Feel free to offer feedback.

The section I need to work on this weekend will be titled:

Doesn't the Semantic Web Already Do This? -- No.

For all of the big talk about "semantics", for the most part the Semantic Web people have focused on structured information and related metadata, but haven't really come close to scratching the surface of semantics for full-blown knowledge.

Thursday, January 12, 2006

Consumer-Centric Knowledge Web - A Vision of Consumer Applications of Software Agent Technology - Enabling Consumer-Centric Knowledge-Based Computing

As part of my effort to contemplate the applications of software agent technology for consumers, I've recently started to focus on something I call the , which is the design and implementation of knowledge-based applications that keep the consumer at the center using software agent technology. This is more than simply consumer-oriented, which means that vendors at least pay lip service to consumers, but consumer-centric means that the consumer is placed at the center and in full control, where vendors are not in a position to dictate *any* terms.
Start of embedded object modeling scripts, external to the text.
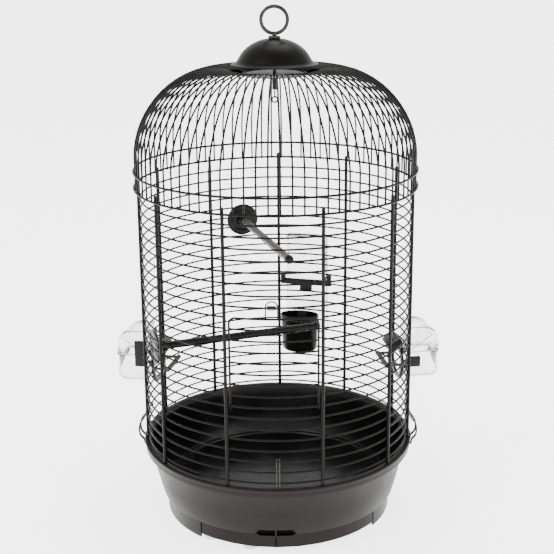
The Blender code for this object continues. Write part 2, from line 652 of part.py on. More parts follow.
def drinker():
    wall = 1.6 * MM
    inner, outer = 168.9 * MM, 196 * MM
    half = 27 * MM
    tank = shell_prism(
        "tank", rounded_outline(inner, outer, 178 * MM, 317 * MM, 12 * MM, 5 * MM),
        rounded_outline(inner + wall, outer - wall, 178 * MM + wall, 317 * MM - wall, 10.4 * MM, 4.4 * MM),
        half, wall)
    mouth = block("mouth", (-14 * MM, -188 * MM, 170 * MM), (14 * MM, -175 * MM, 186 * MM))
    finish(cut(tank, mouth), "water_tank", CLEAR_PLASTIC, DRINKER_ANGLE, pivot=(0, -inner, 178 * MM))

    squash = Matrix.Diagonal((1.0, 0.62, 1.0, 1.0))
    centre = 143.8 * MM

    def bucket(name, low, high, low_radius, high_radius):
        body = rod(name, (0, 0, low), (0, 0, high), low_radius, high_radius, 24)
        body.data.transform(Matrix.Translation((0, -centre, 0)) @ squash)
        return body

    trough = union(
        bucket("trough", 165 * MM, 209 * MM, 24.4 * MM, 26 * MM),
        bucket("trough_foot", 159 * MM, 166 * MM, 19 * MM, 24.5 * MM),
        bucket("trough_rim", 206 * MM, 212 * MM, 26.6 * MM, 26.6 * MM))
    trough = cut(
        trough, bucket("trough_floor", 161 * MM, 167.2 * MM, 17.2 * MM, 22.4 * MM),
        bucket("trough_hollow", 167 * MM, 213 * MM, 22.4 * MM, 24.6 * MM))
    finish(trough, "water_trough", BLACK_PLASTIC, DRINKER_ANGLE + 1.1)

    bar = block("bar", (-35.5 * MM, -160 * MM, 250.6 * MM), (36.5 * MM, -155.5 * MM, 258.4 * MM))
    pieces = [
        block("plate", (-8.5 * MM, -157 * MM, 242 * MM), (8.5 * MM, -152.5 * MM, 259 * MM)),
        block("end_a", (-35.5 * MM, -160 * MM, 256 * MM), (-29.5 * MM, -154 * MM, 266 * MM)),
        block("end_b", (29.5 * MM, -160 * MM, 255 * MM), (35.5 * MM, -152 * MM, 267 * MM))]
    for sign in (-1, 1):
        arm_x = 4.3 * MM + sign * 30.4 * MM
        pieces.append(block(
            "arm", (arm_x - 1.5 * MM, -184 * MM, 256.8 * MM), (arm_x + 1.5 * MM, -158 * MM, 260.8 * MM)))
    finish(union(bar, *pieces), "water_holder", BLACK_PLASTIC, DRINKER_ANGLE - 1.4)


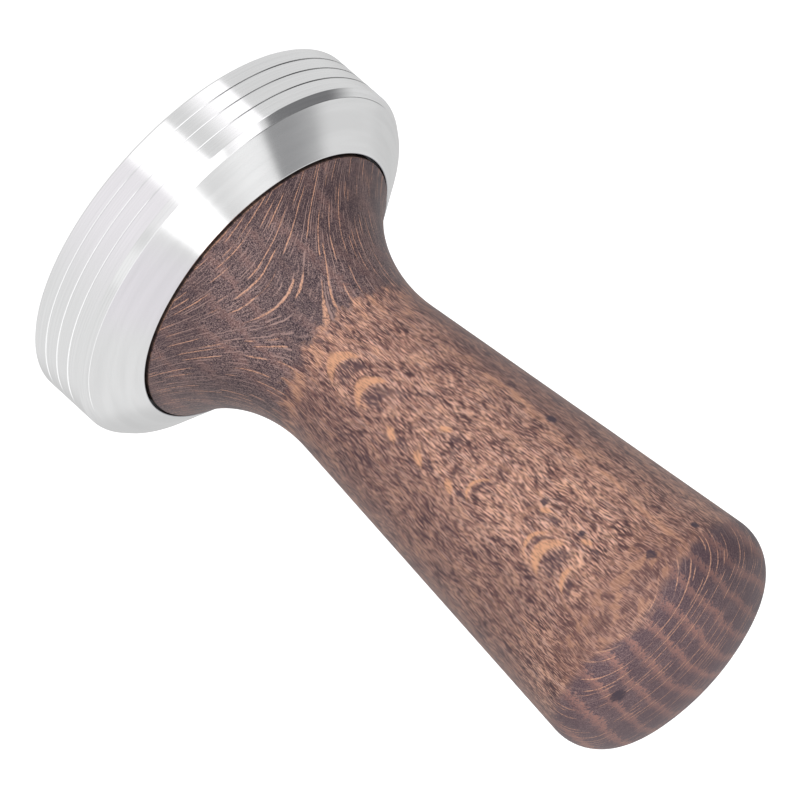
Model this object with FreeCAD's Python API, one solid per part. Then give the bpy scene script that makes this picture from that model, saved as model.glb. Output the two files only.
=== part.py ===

I've re-titled my big white paper to reflect this refined focus: "The Consumer-Centric Knowledge Web - A Vision of Consumer Applications of Software Agent Technology - Enabling Consumer-Centric Knowledge-Based Computing." It's still an early work in progress (my "to do" list at the end has over 300 items on it).

You can also find it by doing a Google on "consumer agent vision" (without the quotes). It was result #1 when I just tried it. Click here.

Feel free to offer feedback.

Monday, January 02, 2006

Marked as spam

Talk about the mediocre state of the art for software agents, Blogger's "agent" has decided that this blog is spam. Luckily they have a manual request feature so that I can ask them to have a "human agent" examine my blog and declare it "safe". Sigh.

There... I just made the request.

Unfortunately, until the request goes through I can't do any email posts to this blog. Actually, I can, but they show up as drafts that don't display until I manually re-post them in Blogger.